Otopark yaparak otomobillerin park edecekleri yer sorunu çözülebilir mi? Otopark nasıl bir yatırımdır? Kamu yararına mıdır? Kimin yararınadır? Gelin birlikte bir hesap yapalım, irdeleyelim ve düşünelim.
Geçtiğimiz yıl İzmir'de 465 araçlık bir otopark hizmete açıldı. Bu ve bunun gibi birçok otopark birçok ilimizde benzeri maliyetlerle açılıyor. Konu sadece İzmir ile ilgili değil.
465 araçlık otoparkın maliyeti 10,3 milyon TL. Bu harcama kaç kişi için yapıldı diye anlayabilmek için her aracı 3 kişiden hesaplarsak 1395 kişi yapıyor. Biz buna kabaca 2000 kişi diyelim. Buradan bakınca 10 milyon TL tutarında bir kamu kaynağı 2000 kişiye harcandı diyebiliriz. Tabii burada şu denilecektir: "465 aracı yollardan otoparka transfer ettik, yol kenarında alan açtık."
Peki yol kenarından otoparka transfer olan 465 aracın yeri boş mu kaldı? O alanlarda kaldırımlar genişletildi ya da bisiklet yolu mu yapıldı? Hayır. Yerine yeni araçlar geldi. Örnek aldığımız otoparkın yakınındaki Mithatpaşa Caddesi’nde kaldırıma parklama, engelli rampası önüne parklama veya çift sıra parklama ortadan kalktı mı? Hayır.
Biraz iyimser olmaya çalışıp otopark yatırımını savunmaya çalışalım.
Otoparklar aynı zamanda gelir getirici yatırımlardır. Zamanla kendilerini amorti edebilirler. Orayı kullanmak için otomobil sahipleri para öderler. Aynı otoyollar ve köprüler gibi. O zaman şu hesabı genişletelim. 10 milyon TL’yi 465 araca böldüğümüzde araç başına 21.505 TL kamu kaynağı harcanmış oluyor. Diyelim ki bu araçların hepsi otoparka abone olsun. İzmir'de aylık otopark aboneliği 420 TL. Kısa bir hesapla otoparkın yatırım miktarının amorti olması için her aracın 51 ay aboneliğini devam ettirmesi gerekiyor. Bu da 4 yıldan uzun bir süre. 465 aracı otoparka çektik, otoparkı amorti edecek parayı 4 yılda topladık. Otoparkın 4 yıllık işletme maliyeti bu hesapta yok dikkat ediyorsanız. Bir de onu eklersek aslında amorti olma süresi 5 yıl denebilir. Peki 5 yılda İzmir'de trafiğe yeni katılan araç sayısı kaç? Bir rakam, 2018 yılı Nisan ayında İzmir trafiğine katılan araç sayısı 6000 (altı bin). Sen 465 araçlık otoparka harcadığın para amorti olsun diye en az 5 yıl bekle ama kentinde trafiğe ayda 6000 araç katılsın.
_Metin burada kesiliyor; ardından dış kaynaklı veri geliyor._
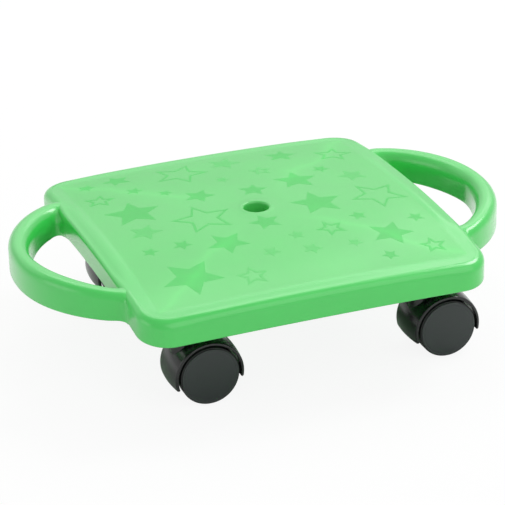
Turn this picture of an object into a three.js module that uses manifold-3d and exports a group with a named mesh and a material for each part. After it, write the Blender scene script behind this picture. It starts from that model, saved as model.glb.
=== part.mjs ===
// Scooter board: a crowned square deck with a loop handle at each side,
// carried by four hooded twin-wheel casters. Millimetres, +Z up, floor at z = 0.
import * as THREE from 'three';
import { mergeVertices } from 'three/addons/utils/BufferGeometryUtils.js';
import Module from 'manifold-3d';

const wasm = await Module();
wasm.setup();

// Clearances
const seatGap = 0.3;        // between faces that seat on each other
const runningGap = 0.4;     // between parts that turn past each other
const overrun = 2;          // how far a cutting tool passes the surface it cuts

// Deck shell
const deckLength = 305;     // along X, between the handles
const deckWidth = 305;      // along Y
const cornerRadius = 27;
const wallHeight = 24.4;    // at a corner
const wall = 4;
const plate = 4;            // the top's thickness
const topRiseAcross = 3.3;  // the crown from corner to middle of the front edge
const topRiseAlong = 9.3;   // and from corner to middle of a handle side
const topRiseCentre = 1.7;
const bottomRiseAcross = 1.8;
const bottomRiseAlong = 10;
const rimRound = 6;
const rimBand = 11;         // the raised border's width
const rimSlope = 2.5;
const fieldDepth = 0.9;     // the field lies this far under the border
const hemRound = 1.4;
const skirtBand = 11;       // the wall's upper band beside a handle opening
const skirtStep = 1.2;      // the skirt under it is set back
const skirtHalf = 82;       // its arch ends inside the handle's roots
const skirtArchRun = 60;
const skirtArchFall = 20.5;
const skirtArchPower = 1.35;
const fieldShares = [0.78, 0.56, 0.34, 0.14];
const hollowShares = [0.33, 0.67, 1];

// Centre hole
const holeRadius = 10.6;
const holeLip = 2.4;
const holeBossRadius = 16;
const holeLipRise = 0.5;

// Ribs under the deck
const ribPairs = 3;         // the outermost pair each way runs through the stem sockets
const ribThickness = 2.2;
const ribInset = 1.5;       // ribs end this far above the wall's bottom edge

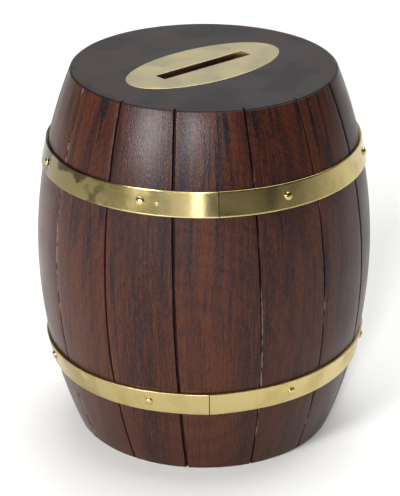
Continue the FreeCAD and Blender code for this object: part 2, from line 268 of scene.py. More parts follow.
def hoop_frame(sizes, hoop):
    """Where a hoop's own frame stands: its joint on +X, leant about the point of the axis that the
    side's normals meet, so that it beds on the wood all round."""
    facts = HOOPS[hoop]
    height = facts["height"]
    pivot = Vector((0, 0, height - side(sizes, height) * math.tan(side_tilt(sizes, height))))
    towards = math.radians(facts["lean_towards"])
    axis = Vector((math.sin(towards), -math.cos(towards), 0))
    lean = Matrix.Rotation(math.radians(facts["lean"]), 4, axis)
    seam = Matrix.Rotation(math.radians(facts["seam"]), 4, "Z")
    return Matrix.Translation(pivot) @ lean @ Matrix.Translation(-pivot) @ seam


# ---------------------------------------------------------------- finishes


def add_node(tree, kind, inputs=None, **settings):
    """Adds a shader node with its settings, and sets or links its inputs by name or number."""
    node = tree.nodes.new(kind)
    for name, value in settings.items():
        setattr(node, name, value)
    for socket, value in (inputs or {}).items():
        if isinstance(value, bpy.types.NodeSocket):
            tree.links.new(value, node.inputs[socket])
        else:
            node.inputs[socket].default_value = value
    return node


def new_finish(name):
    """An empty material and its node tree."""
    material = bpy.data.materials.new(name)
    material.use_nodes = True
    material.node_tree.nodes.clear()
    return material, material.node_tree


def noise_patterns(tree, sizes):
    """Named noise patterns. Each has its places, its marks' width and upright length in
    millimetres, its detail, and how strong the finest of that detail is."""
    patterns = {}
    for name, (place, across, along, detail, fineness) in sizes.items():
        fit = (1 / (across * MM), 1 / (across * MM), 1 / (along * MM))
        fitted = add_node(tree, "ShaderNodeMapping", {"Vector": place, "Scale": fit})
        noise = add_node(tree, "ShaderNodeTexNoise",
                         {"Vector": fitted.outputs["Vector"], "Scale": 1.0, "Detail": detail,
                          "Roughness": fineness})
        patterns[name] = noise.outputs["Fac"]
    return patterns


def layered(tree, base, layers):
    """Lays colours over a base. Each layer is a pattern, the two values of it between which the
    colour comes in smoothly, how much of the colour shows at each, and the colour."""
    for pattern, low, high, least, most, tint in layers:
        amount = add_node(tree, "ShaderNodeMapRange",
                          {"Value": pattern, "From Min": low, "From Max": high, "To Min": least,
                           "To Max": most}, interpolation_type="SMOOTHSTEP")
        mix = add_node(tree, "ShaderNodeMix", {0: amount.outputs[0], 6: base, 7: tint},
                       data_type="RGBA")
        base = mix.outputs[2]
    return base


def bent_grain(tree, place):
    """Places along the grain, which wanders by a few millimetres over a few centimetres."""
    long_way = add_node(tree, "ShaderNodeMapping",
                        {"Vector": place, "Scale": (1 / (34 * MM), 1 / (34 * MM), 1 / (80 * MM))})
    bend = add_node(tree, "ShaderNodeTexNoise",
                    {"Vector": long_way.outputs["Vector"], "Scale": 1.0, "Detail": 1.0})
    shifted = add_node(tree, "ShaderNodeVectorMath",
                       {0: bend.outputs["Color"], 1: (0.5, 0.5, 0.5)}, operation="SUBTRACT")
    bent = add_node(tree, "ShaderNodeVectorMath",
                    {0: shifted.outputs[0], 1: (4.5 * MM,) * 3, 2: place}, operation="MULTIPLY_ADD")
    return bent.outputs[0]


def streak_places(tree, grain):
    """Places for the streaks. They are sheets that run in towards the pith, so the side's taper
    doesn't chop them up: each place is moved straight out to a cylinder 48 mm in radius."""
    level = add_node(tree, "ShaderNodeVectorMath", {0: grain, 1: (0, 0, 1)}, operation="MULTIPLY")
    flat = add_node(tree, "ShaderNodeVectorMath", {0: grain, 1: (1, 1, 0)}, operation="MULTIPLY")
    outward = add_node(tree, "ShaderNodeVectorMath", {0: flat.outputs[0]}, operation="NORMALIZE")
    sheet = add_node(tree, "ShaderNodeVectorMath",
                     {0: outward.outputs[0], 1: (48 * MM,) * 3, 2: level.outputs[0]},
                     operation="MULTIPLY_ADD")
    return sheet.outputs[0]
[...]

Ayrıca sen kamu kaynağını böyle "hiç" ederken o otoparkın çevresindeki gayrimenkul fiyatları da yükselir. Çünkü emlakçı yakınındaki evlerin değerine otoparkın varlığını da ekler. "Otopark sorunu yok." der evi pazarlarken. Durup dururken rant da yaratmış oldun. Aferin.
Bir de şunu düşünün. “Her yürüyen araç belirli bir zamandan sonra durmak gereksinimindedir. Bir yılda 8760 saat vardır. Her yıl her bir aracın ortalama olarak 10.000 km yol aldığı varsayılırsa ve ortalama hız da 40 km/saat kabul edilirse, toplam hareket zamanı 250 saat olacaktır. Buna göre taşıtlar, yılda 8510 saat park edeceklerdir.” (1)
Şimdi düşünelim ve soralım:
• Bir kentin otopark kapasitesini arttırmak, o kentin ulaşımına olumlu bir katkı mıdır?
• Bir kentin otopark kapasitesini arttırmak, yaya, bisikletli ve toplu ulaşımı teşvik eder mi?
• Bir kentin otopark kapasitesini arttırmak, o kentte otomobil sayısın nasıl bir etki yapar?
Bütün bunların altına "Otopark sorununu ancak otopark yapmayarak çözebilirsiniz." yazsam ne dersiniz?